→ **Aim**
Write out each record below exactly as it appears, with no pictures.

(Object data in JSON)
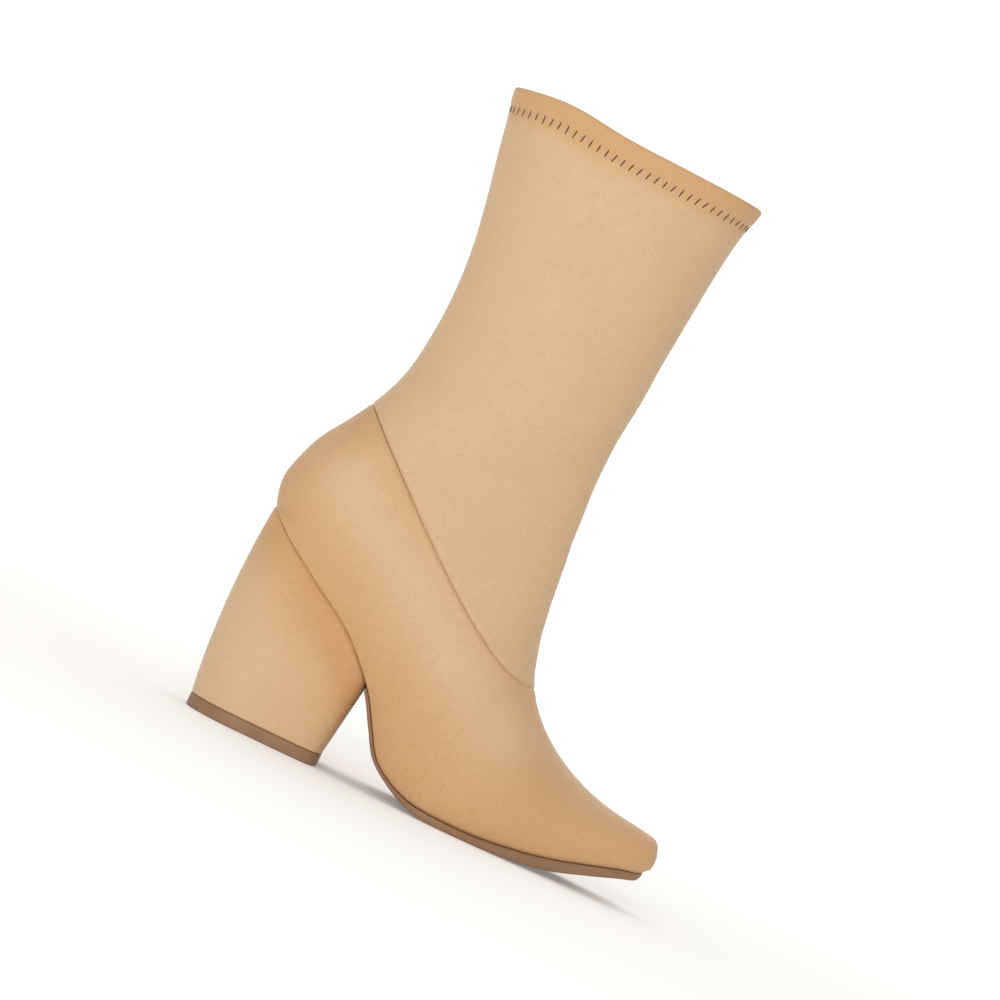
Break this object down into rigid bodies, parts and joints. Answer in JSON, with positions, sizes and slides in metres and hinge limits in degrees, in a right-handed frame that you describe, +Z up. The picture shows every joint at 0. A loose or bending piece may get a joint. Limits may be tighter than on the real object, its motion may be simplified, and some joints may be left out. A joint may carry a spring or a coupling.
{
  "type": "stretch ankle boot",
  "caption": "Pull-on ankle boot for the right foot: a close stretch shaft over a pointed, lasted foot on a high block heel, with a thin sole.",
  "frame": {"origin": "middle of the heel tip's flat underside, on the floor", "axes": "+Z up; +X level towards the toe; +Y across, towards the inner side of the foot"},
  "size_m": [0.2253, 0.0839, 0.3135],
  "materials": {
    "upper": "matte tan stretch leather, lasted smooth",
    "shaft": "matte tan stretch leather on a bonded stretch lining",
    "heel_cover": "the upper's material wrapped over a moulded block",
    "insole": "soft sock lining on fibre board",
    "sole": "matte brown moulded sole and heel tip"
  },
  "bodies": {
    "root": {"upper": "upper", "shaft": "shaft", "insole": "insole", "outsole": "sole", "heel": "heel_cover", "heel_tip": "sole"}
  },
  "joints": []
}
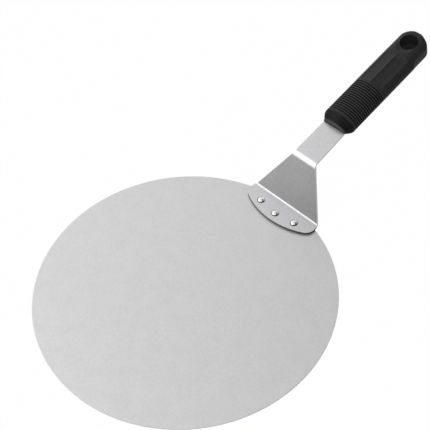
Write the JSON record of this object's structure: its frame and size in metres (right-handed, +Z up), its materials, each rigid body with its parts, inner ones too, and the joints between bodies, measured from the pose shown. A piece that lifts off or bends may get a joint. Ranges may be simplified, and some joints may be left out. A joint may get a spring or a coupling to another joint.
{
  "type": "round pizza peel",
  "caption": "Round flat steel peel on a riveted, bent steel bracket with a ribbed black grip that rises clear of the blade and has a hanging hole at its end.",
  "frame": {"origin": "centre of the blade's underside, which lies flat on the table", "axes": "+Z up, +Y from the blade's centre towards the handle, +X to the right seen from above with the handle pointing away"},
  "size_m": [0.254, 0.4308, 0.0883],
  "materials": {
    "blade": "satin",
    "bracket": "satin",
    "rivets": "polished",
    "handle": "fine matte grain"
  },
  "bodies": {
    "root": {"blade": "blade", "bracket": "bracket", "rivet_left": "rivets", "rivet_middle": "rivets", "rivet_right": "rivets", "handle": "handle"}
  },
  "joints": []
}
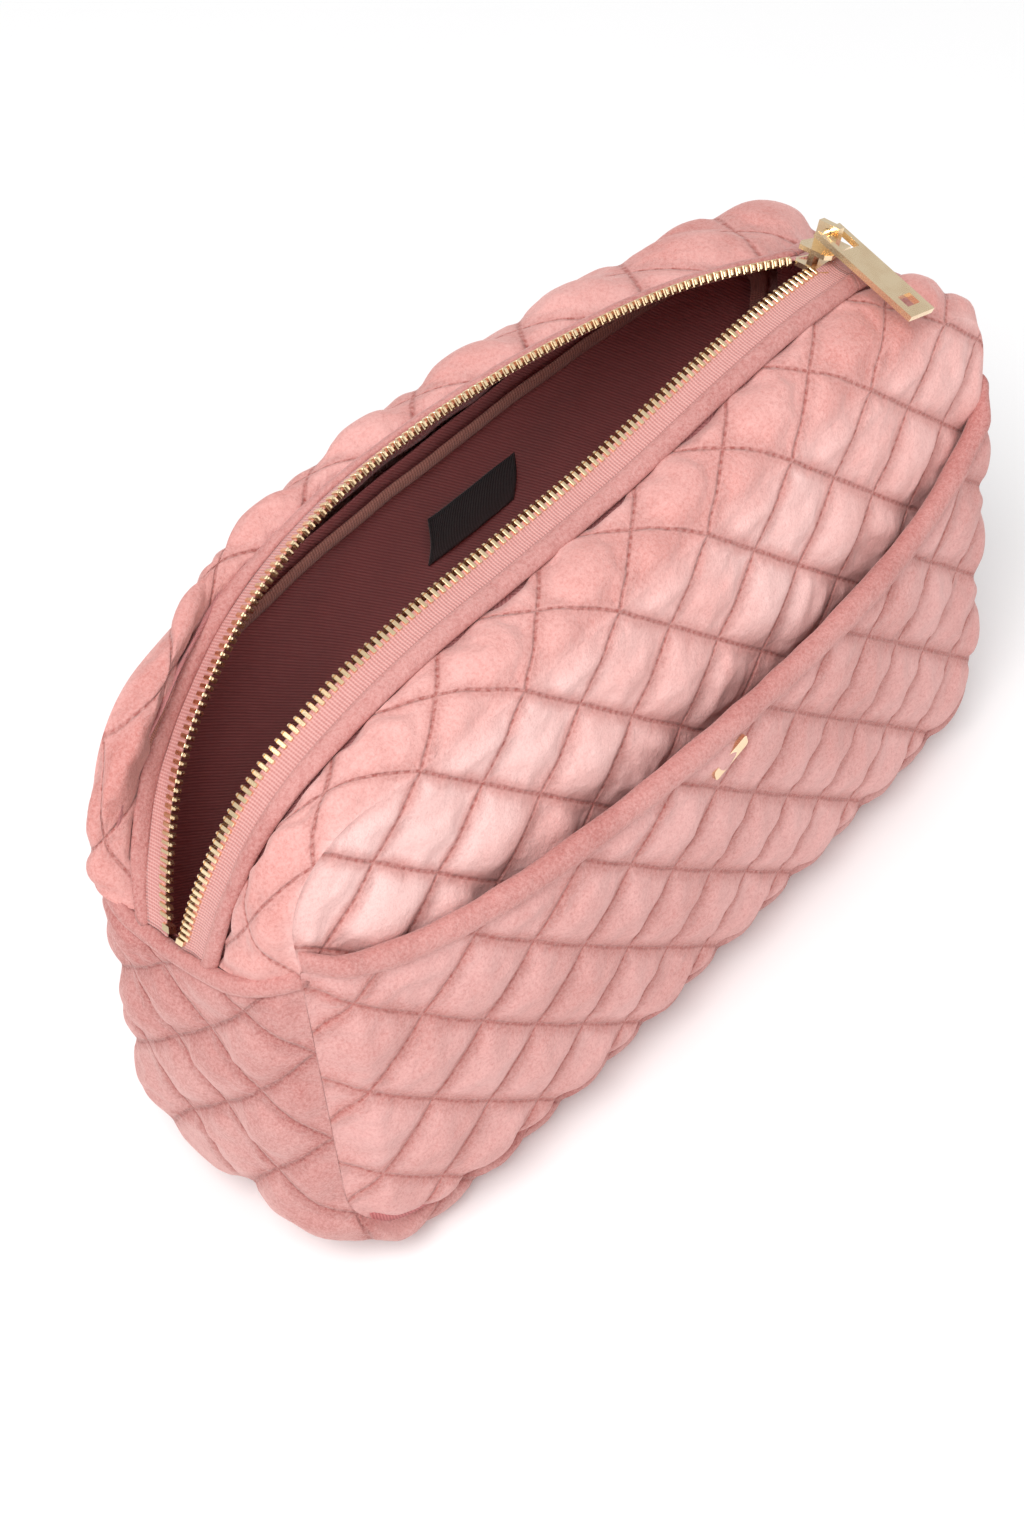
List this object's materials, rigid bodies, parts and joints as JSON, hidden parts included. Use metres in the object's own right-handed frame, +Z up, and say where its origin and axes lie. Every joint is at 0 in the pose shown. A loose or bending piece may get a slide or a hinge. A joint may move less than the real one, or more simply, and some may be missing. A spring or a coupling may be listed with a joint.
{
  "type": "quilted velvet makeup bag",
  "caption": "Soft quilted velvet makeup bag with an open zipped top, a bound slip pocket on the front and a metal zip puller.",
  "frame": {"origin": "centre of the bag's box at the level it stands on", "axes": "+X along the zip towards the parked slider, -Y towards the front with the slip pocket, +Z up"},
  "size_m": [0.2653, 0.1037, 0.1746],
  "materials": {
    "quilted_velvet": "dusty pink velvet, diamond quilted",
    "plain_velvet": "dusty pink velvet, unquilted",
    "wadding": "polyester wadding",
    "lining_twill": "dark rose twill",
    "ribbed_tape": "ribbed woven binding tape",
    "label_weave": "blank black woven label",
    "zip_tape": "woven zip tape",
    "zip_metal": "pale gold polished metal",
    "plate_metal": "pale gold satin metal"
  },
  "bodies": {
    "bag": {"front_panel": "quilted_velvet", "back_panel": "quilted_velvet", "side_base_band": "quilted_velvet", "front_zip_strip": "quilted_velvet", "back_zip_strip": "quilted_velvet", "pocket_panel": "quilted_velvet", "pocket_binding": "plain_velvet", "front_wadding": "wadding", "back_wadding": "wadding", "band_wadding": "wadding", "front_strip_wadding": "wadding", "back_strip_wadding": "wadding", "pocket_wadding": "wadding", "front_lining": "lining_twill", "back_lining": "lining_twill", "band_lining": "lining_twill", "front_strip_lining": "lining_twill", "back_strip_lining": "lining_twill", "pocket_lining": "lining_twill", "front_seam_binding": "ribbed_tape", "back_seam_binding": "ribbed_tape", "label": "label_weave", "closed_tape": "zip_tape", "closed_teeth": "zip_metal", "bottom_stop": "zip_metal", "pocket_plate": "plate_metal", "plate_washer": "plate_metal"},
    "front_mouth": {"front_tape": "zip_tape", "front_teeth": "zip_metal", "front_top_stop": "zip_metal"},
    "back_mouth": {"back_tape": "zip_tape", "back_teeth": "zip_metal", "back_top_stop": "zip_metal"},
    "slider": {"slider_body": "zip_metal", "slider_crown": "zip_metal"},
    "puller": {"puller": "zip_metal"}
  },
  "joints": [
    {"name": "back_mouth_close", "type": "hinge", "parent": "bag", "child": "back_mouth", "pos_m": [-0.13, 0.003, 0.1085], "axis": [0.9672, -0.035, 0.2516], "range_deg": [0, 45]},
    {"name": "front_mouth_close", "type": "hinge", "parent": "bag", "child": "front_mouth", "pos_m": [-0.13, 0.003, 0.1085], "axis": [-0.9672, 0.035, -0.2516], "range_deg": [0, 10]},
    {"name": "slider_travel", "type": "hinge", "parent": "bag", "child": "slider", "pos_m": [-0.00228, -0.00162, -0.08621], "axis": [-0.0362, -0.9993, 0], "range_deg": [0, 38]},
    {"name": "puller_swing", "type": "hinge", "parent": "slider", "child": "puller", "pos_m": [0.09312, -0.005, 0.17183], "axis": [-0.9397, 0, 0.342], "range_deg": [0, 165]}
  ],
  "couplings": [
    {"joint": "front_mouth_close", "follows": "back_mouth_close", "ratio": 0.22222}
  ]
}
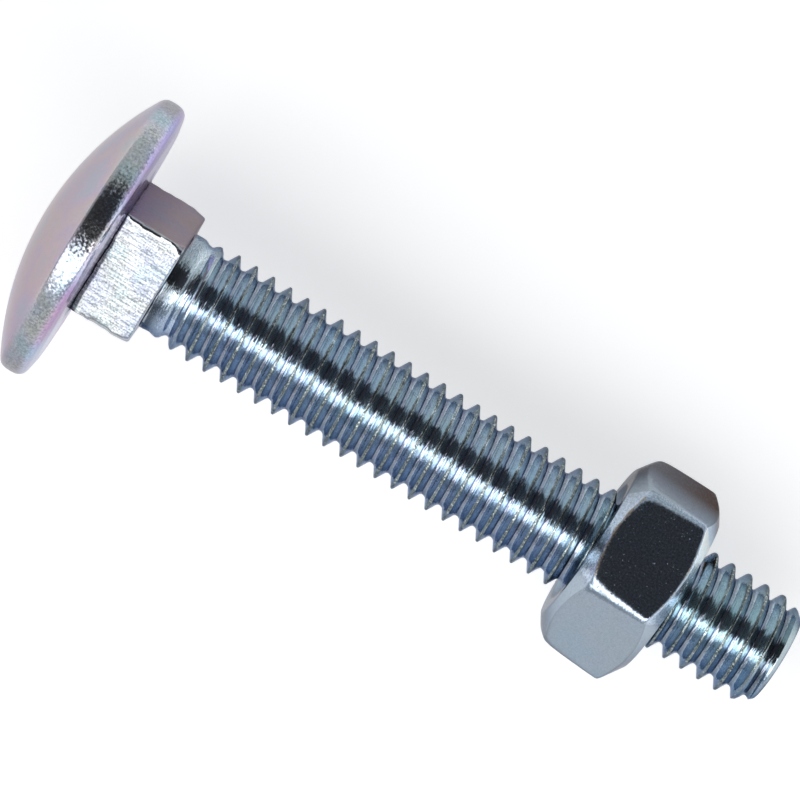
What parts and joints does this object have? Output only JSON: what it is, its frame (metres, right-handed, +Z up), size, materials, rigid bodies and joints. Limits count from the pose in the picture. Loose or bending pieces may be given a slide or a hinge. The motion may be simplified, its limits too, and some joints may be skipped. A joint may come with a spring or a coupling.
{
  "type": "carriage bolt with nut",
  "caption": "Cup head bolt with a square neck and a thread along its whole shank, with a hexagon nut run on near the tip.",
  "frame": {"origin": "on the floor the bolt lies on, under the middle of its bounding box", "axes": "+X runs level from the head towards the tip, +Z is up; the bolt's own axis slopes down towards the tip by 4.88 degrees, as it rests on its head rim and on the nut"},
  "size_m": [0.0428, 0.0156, 0.0156],
  "materials": {
    "plated_steel": "bright zinc plate",
    "plated_nut": "bright zinc plate"
  },
  "bodies": {
    "bolt": {"bolt": "plated_steel"},
    "hex_nut": {"hex_nut": "plated_nut"}
  },
  "joints": [
    {"name": "nut_travel", "type": "slide", "parent": "bolt", "child": "hex_nut", "axis": [0.9964, 0, -0.0851], "range_m": [-0.023, 0.01]}
  ]
}
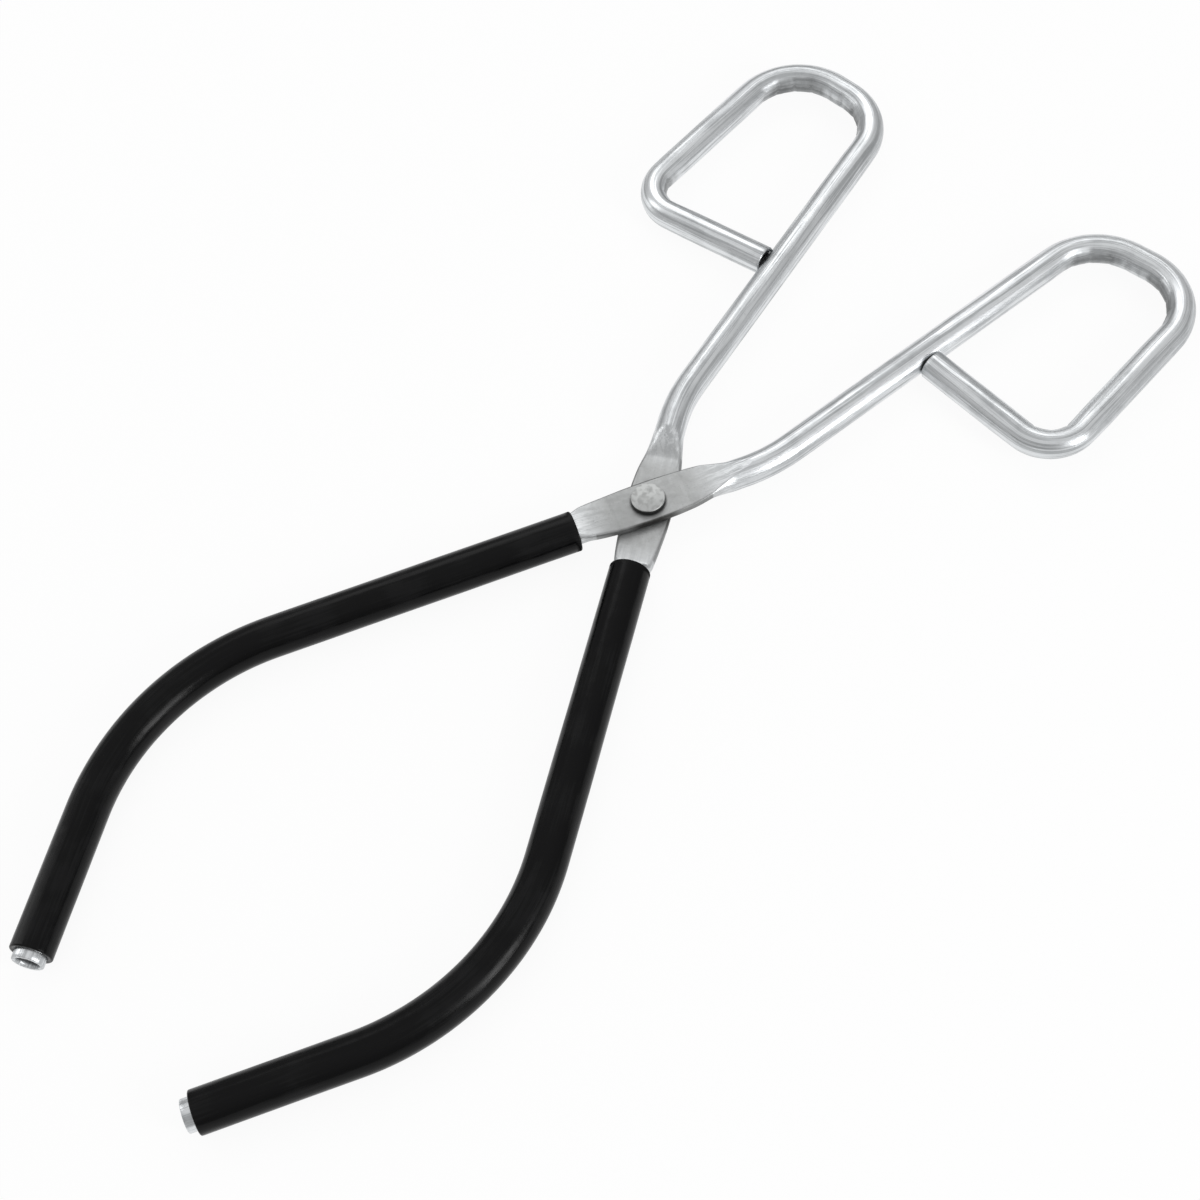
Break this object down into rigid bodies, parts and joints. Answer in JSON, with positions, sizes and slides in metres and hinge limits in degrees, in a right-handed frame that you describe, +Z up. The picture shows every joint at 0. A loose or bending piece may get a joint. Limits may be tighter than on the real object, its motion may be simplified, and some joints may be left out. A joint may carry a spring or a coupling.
{
  "type": "beaker tongs",
  "caption": "Scissor-type beaker tongs of bent steel tube, crossed on a rivet, with finger loops and soft-sleeved curved jaws.",
  "frame": {"origin": "under the middle of the tongs' outline at rest, on the surface that they lie on", "axes": "+Y runs from the jaws to the finger loops, +Z is up, along the rivet, and +X is across the tongs, toward the upper arm's finger loop"},
  "size_m": [0.1332, 0.295, 0.0094],
  "materials": {
    "plated_tube": "bright nickel-plated tube, faintly drawn along its length",
    "rivet_steel": "bright plated rivet, lightly hammered",
    "jaw_sleeve": "glossy soft black PVC"
  },
  "bodies": {
    "lower_half": {"lower_arm": "plated_tube", "lower_jaw_sleeve": "jaw_sleeve", "pivot_rivet": "rivet_steel"},
    "upper_half": {"upper_arm": "plated_tube", "upper_jaw_sleeve": "jaw_sleeve"}
  },
  "joints": [
    {"name": "pivot", "type": "hinge", "parent": "lower_half", "child": "upper_half", "pos_m": [0, 0.01821, 0.0047], "axis": [0, 0, 1], "range_deg": [-80, 14.8]}
  ]
}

→ **Task solution**
Break this object down into rigid bodies, parts and joints. Answer in JSON, with positions, sizes and slides in metres and hinge limits in degrees, in a right-handed frame that you describe, +Z up. The picture shows every joint at 0. A loose or bending piece may get a joint. Limits may be tighter than on the real object, its motion may be simplified, and some joints may be left out. A joint may carry a spring or a coupling.
{
  "type": "stretch ankle boot",
  "caption": "Pull-on ankle boot for the right foot: a close stretch shaft over a pointed, lasted foot on a high block heel, with a thin sole.",
  "frame": {"origin": "middle of the heel tip's flat underside, on the floor", "axes": "+Z up; +X level towards the toe; +Y across, towards the inner side of the foot"},
  "size_m": [0.2253, 0.0839, 0.3135],
  "materials": {
    "upper": "matte tan stretch leather, lasted smooth",
    "shaft": "matte tan stretch leather on a bonded stretch lining",
    "heel_cover": "the upper's material wrapped over a moulded block",
    "insole": "soft sock lining on fibre board",
    "sole": "matte brown moulded sole and heel tip"
  },
  "bodies": {
    "root": {"upper": "upper", "shaft": "shaft", "insole": "insole", "outsole": "sole", "heel": "heel_cover", "heel_tip": "sole"}
  },
  "joints": []
}
Write the JSON record of this object's structure: its frame and size in metres (right-handed, +Z up), its materials, each rigid body with its parts, inner ones too, and the joints between bodies, measured from the pose shown. A piece that lifts off or bends may get a joint. Ranges may be simplified, and some joints may be left out. A joint may get a spring or a coupling to another joint.
{
  "type": "round pizza peel",
  "caption": "Round flat steel peel on a riveted, bent steel bracket with a ribbed black grip that rises clear of the blade and has a hanging hole at its end.",
  "frame": {"origin": "centre of the blade's underside, which lies flat on the table", "axes": "+Z up, +Y from the blade's centre towards the handle, +X to the right seen from above with the handle pointing away"},
  "size_m": [0.254, 0.4308, 0.0883],
  "materials": {
    "blade": "satin",
    "bracket": "satin",
    "rivets": "polished",
    "handle": "fine matte grain"
  },
  "bodies": {
    "root": {"blade": "blade", "bracket": "bracket", "rivet_left": "rivets", "rivet_middle": "rivets", "rivet_right": "rivets", "handle": "handle"}
  },
  "joints": []
}
List this object's materials, rigid bodies, parts and joints as JSON, hidden parts included. Use metres in the object's own right-handed frame, +Z up, and say where its origin and axes lie. Every joint is at 0 in the pose shown. A loose or bending piece may get a slide or a hinge. A joint may move less than the real one, or more simply, and some may be missing. A spring or a coupling may be listed with a joint.
{
  "type": "quilted velvet makeup bag",
  "caption": "Soft quilted velvet makeup bag with an open zipped top, a bound slip pocket on the front and a metal zip puller.",
  "frame": {"origin": "centre of the bag's box at the level it stands on", "axes": "+X along the zip towards the parked slider, -Y towards the front with the slip pocket, +Z up"},
  "size_m": [0.2653, 0.1037, 0.1746],
  "materials": {
    "quilted_velvet": "dusty pink velvet, diamond quilted",
    "plain_velvet": "dusty pink velvet, unquilted",
    "wadding": "polyester wadding",
    "lining_twill": "dark rose twill",
    "ribbed_tape": "ribbed woven binding tape",
    "label_weave": "blank black woven label",
    "zip_tape": "woven zip tape",
    "zip_metal": "pale gold polished metal",
    "plate_metal": "pale gold satin metal"
  },
  "bodies": {
    "bag": {"front_panel": "quilted_velvet", "back_panel": "quilted_velvet", "side_base_band": "quilted_velvet", "front_zip_strip": "quilted_velvet", "back_zip_strip": "quilted_velvet", "pocket_panel": "quilted_velvet", "pocket_binding": "plain_velvet", "front_wadding": "wadding", "back_wadding": "wadding", "band_wadding": "wadding", "front_strip_wadding": "wadding", "back_strip_wadding": "wadding", "pocket_wadding": "wadding", "front_lining": "lining_twill", "back_lining": "lining_twill", "band_lining": "lining_twill", "front_strip_lining": "lining_twill", "back_strip_lining": "lining_twill", "pocket_lining": "lining_twill", "front_seam_binding": "ribbed_tape", "back_seam_binding": "ribbed_tape", "label": "label_weave", "closed_tape": "zip_tape", "closed_teeth": "zip_metal", "bottom_stop": "zip_metal", "pocket_plate": "plate_metal", "plate_washer": "plate_metal"},
    "front_mouth": {"front_tape": "zip_tape", "front_teeth": "zip_metal", "front_top_stop": "zip_metal"},
    "back_mouth": {"back_tape": "zip_tape", "back_teeth": "zip_metal", "back_top_stop": "zip_metal"},
    "slider": {"slider_body": "zip_metal", "slider_crown": "zip_metal"},
    "puller": {"puller": "zip_metal"}
  },
  "joints": [
    {"name": "back_mouth_close", "type": "hinge", "parent": "bag", "child": "back_mouth", "pos_m": [-0.13, 0.003, 0.1085], "axis": [0.9672, -0.035, 0.2516], "range_deg": [0, 45]},
    {"name": "front_mouth_close", "type": "hinge", "parent": "bag", "child": "front_mouth", "pos_m": [-0.13, 0.003, 0.1085], "axis": [-0.9672, 0.035, -0.2516], "range_deg": [0, 10]},
    {"name": "slider_travel", "type": "hinge", "parent": "bag", "child": "slider", "pos_m": [-0.00228, -0.00162, -0.08621], "axis": [-0.0362, -0.9993, 0], "range_deg": [0, 38]},
    {"name": "puller_swing", "type": "hinge", "parent": "slider", "child": "puller", "pos_m": [0.09312, -0.005, 0.17183], "axis": [-0.9397, 0, 0.342], "range_deg": [0, 165]}
  ],
  "couplings": [
    {"joint": "front_mouth_close", "follows": "back_mouth_close", "ratio": 0.22222}
  ]
}
What parts and joints does this object have? Output only JSON: what it is, its frame (metres, right-handed, +Z up), size, materials, rigid bodies and joints. Limits count from the pose in the picture. Loose or bending pieces may be given a slide or a hinge. The motion may be simplified, its limits too, and some joints may be skipped. A joint may come with a spring or a coupling.
{
  "type": "carriage bolt with nut",
  "caption": "Cup head bolt with a square neck and a thread along its whole shank, with a hexagon nut run on near the tip.",
  "frame": {"origin": "on the floor the bolt lies on, under the middle of its bounding box", "axes": "+X runs level from the head towards the tip, +Z is up; the bolt's own axis slopes down towards the tip by 4.88 degrees, as it rests on its head rim and on the nut"},
  "size_m": [0.0428, 0.0156, 0.0156],
  "materials": {
    "plated_steel": "bright zinc plate",
    "plated_nut": "bright zinc plate"
  },
  "bodies": {
    "bolt": {"bolt": "plated_steel"},
    "hex_nut": {"hex_nut": "plated_nut"}
  },
  "joints": [
    {"name": "nut_travel", "type": "slide", "parent": "bolt", "child": "hex_nut", "axis": [0.9964, 0, -0.0851], "range_m": [-0.023, 0.01]}
  ]
}
Break this object down into rigid bodies, parts and joints. Answer in JSON, with positions, sizes and slides in metres and hinge limits in degrees, in a right-handed frame that you describe, +Z up. The picture shows every joint at 0. A loose or bending piece may get a joint. Limits may be tighter than on the real object, its motion may be simplified, and some joints may be left out. A joint may carry a spring or a coupling.
{
  "type": "beaker tongs",
  "caption": "Scissor-type beaker tongs of bent steel tube, crossed on a rivet, with finger loops and soft-sleeved curved jaws.",
  "frame": {"origin": "under the middle of the tongs' outline at rest, on the surface that they lie on", "axes": "+Y runs from the jaws to the finger loops, +Z is up, along the rivet, and +X is across the tongs, toward the upper arm's finger loop"},
  "size_m": [0.1332, 0.295, 0.0094],
  "materials": {
    "plated_tube": "bright nickel-plated tube, faintly drawn along its length",
    "rivet_steel": "bright plated rivet, lightly hammered",
    "jaw_sleeve": "glossy soft black PVC"
  },
  "bodies": {
    "lower_half": {"lower_arm": "plated_tube", "lower_jaw_sleeve": "jaw_sleeve", "pivot_rivet": "rivet_steel"},
    "upper_half": {"upper_arm": "plated_tube", "upper_jaw_sleeve": "jaw_sleeve"}
  },
  "joints": [
    {"name": "pivot", "type": "hinge", "parent": "lower_half", "child": "upper_half", "pos_m": [0, 0.01821, 0.0047], "axis": [0, 0, 1], "range_deg": [-80, 14.8]}
  ]
}